Gypsy Moth Caterpillars Eating Their Way Across Ohio

AKRON, Ohio (AP) - Gypsy moth caterpillars defoliated a record 42,513 acres in Ohio in 2001.

The highest toll was in Coshocton County in northeast Ohio, where oak-loving caterpillars hit 11,391 trees. Licking, Tuscarawas and Harrison counties also suffered significant damage, said Bill Pound, gypsy moth program manager for the Ohio Department of Agriculture.

The gypsy moths were spotted in northeast Ohio but now live in 42 of Ohio's 88 counties and are rapidly moving south and west. The species has been seen as far south as Jackson County, almost to the Ohio River.

"We've been dreading this situation for a long time. I'd say within the next five years, we'll see severe and widespread defoliation," said Dan Herms, an entomologist at the Ohio Agricultural Research and Development Center at Wooster.

Gypsy moth caterpillars eat leaves from hardwood trees in May and June before they become moths.

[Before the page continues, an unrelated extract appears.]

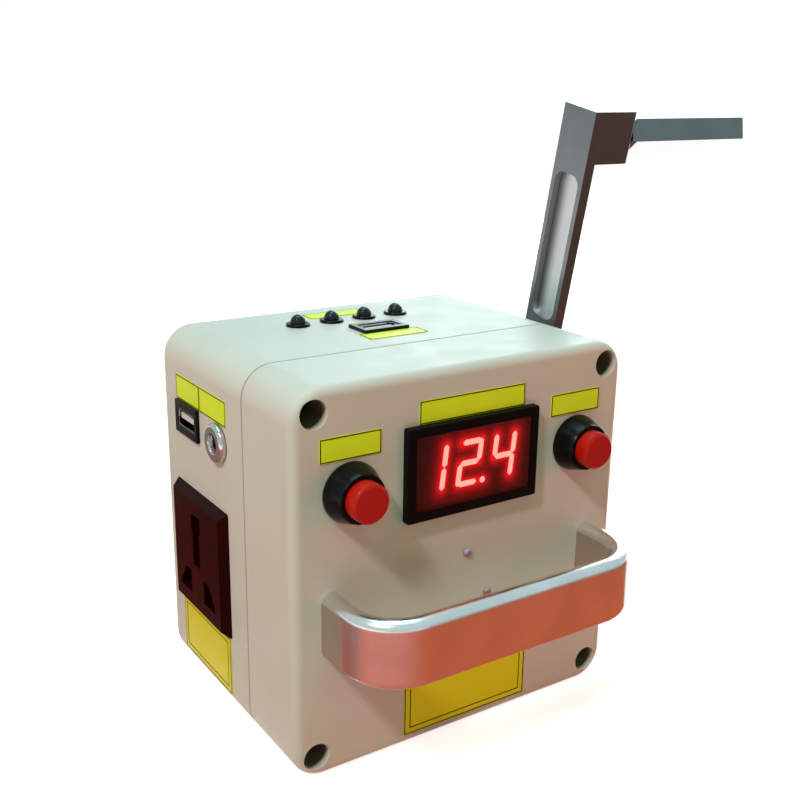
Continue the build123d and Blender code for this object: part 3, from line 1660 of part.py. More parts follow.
with BuildPart() as board_screws:
    for x, z in board_screw_places:
        turned(
            [
                (0, board_front_y - board_screw_head_height),
                (board_screw_head_radius - fine_bevel, board_front_y - board_screw_head_height),
                (board_screw_head_radius, board_front_y - board_screw_head_height + fine_bevel),
                (board_screw_head_radius, board_front_y),
                (board_screw_radius, board_front_y),
                (board_screw_radius, board_back_y + board_screw_reach),
                (0, board_back_y + board_screw_reach),
            ],
            (x, 0, z),
            Axis.Y,
        )
board_screws.part.label = "board_screws"
export_step(board_screws.part, "parts/board_screws.step")
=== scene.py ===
"""The hand crank generator's looks: materials, digits, sticker borders, contacts, springs, light, camera."""

import json
import math

import bmesh
import bpy
from mathutils import Matrix, Vector


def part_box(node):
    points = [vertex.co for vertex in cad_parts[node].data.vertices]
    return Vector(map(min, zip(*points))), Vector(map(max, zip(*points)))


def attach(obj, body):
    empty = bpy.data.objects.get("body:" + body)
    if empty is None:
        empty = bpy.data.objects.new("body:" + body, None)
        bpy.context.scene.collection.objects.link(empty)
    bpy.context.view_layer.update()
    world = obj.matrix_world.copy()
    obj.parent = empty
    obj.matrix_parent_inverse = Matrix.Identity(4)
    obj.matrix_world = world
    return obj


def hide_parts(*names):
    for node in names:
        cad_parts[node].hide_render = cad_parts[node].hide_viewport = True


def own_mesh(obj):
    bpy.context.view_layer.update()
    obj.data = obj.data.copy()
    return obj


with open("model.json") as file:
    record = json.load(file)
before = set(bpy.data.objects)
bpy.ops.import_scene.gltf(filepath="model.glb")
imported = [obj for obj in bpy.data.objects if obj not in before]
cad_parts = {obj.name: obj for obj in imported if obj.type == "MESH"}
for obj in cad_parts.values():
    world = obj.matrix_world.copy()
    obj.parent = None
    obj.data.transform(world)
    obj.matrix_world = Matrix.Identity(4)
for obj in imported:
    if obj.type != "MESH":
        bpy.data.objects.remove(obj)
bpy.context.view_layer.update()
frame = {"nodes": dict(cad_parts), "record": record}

MM = 0.001
SQUARE = ((0, 0), (1, 0), (1, 1), (0, 1))

# ---------------------------------------------------------------- sizes

# Camera, found from the box's edges in the photograph
photo_side_px = 800
focal_length_px = 1074.457
sensor_width_mm = 36
camera_place_mm = (-183.903, -284.187, 199.991)
camera_right = (0.835962, -0.548597, 0.014450)
camera_up = (0.147950, 0.250648, 0.956706)
camera_forward = (0.528468, 0.797632, -0.290697)

# The box, its screw wells and its seam
box_height = 120.0 * MM
front_y = -45.0 * MM
seam_y = -15.0 * MM
well_x = 52.8 * MM
well_z = 7.2 * MM
well_radius = 4.3 * MM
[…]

Pound said it's difficult to determine how many acres of dead trees can be attributed to the gypsy moth. Although the caterpillars put trees at risk, disease, drought and other factors also determine whether the trees die.

The state plans to spray pesticide on about 27,000 acres next spring, Pound said. Last spring, Ohio treated 25,984 acres in 18 counties.

Spraying costs about $13 an acre and is paid for by The Ohio Department of Agriculture and the U.S. Forest Service.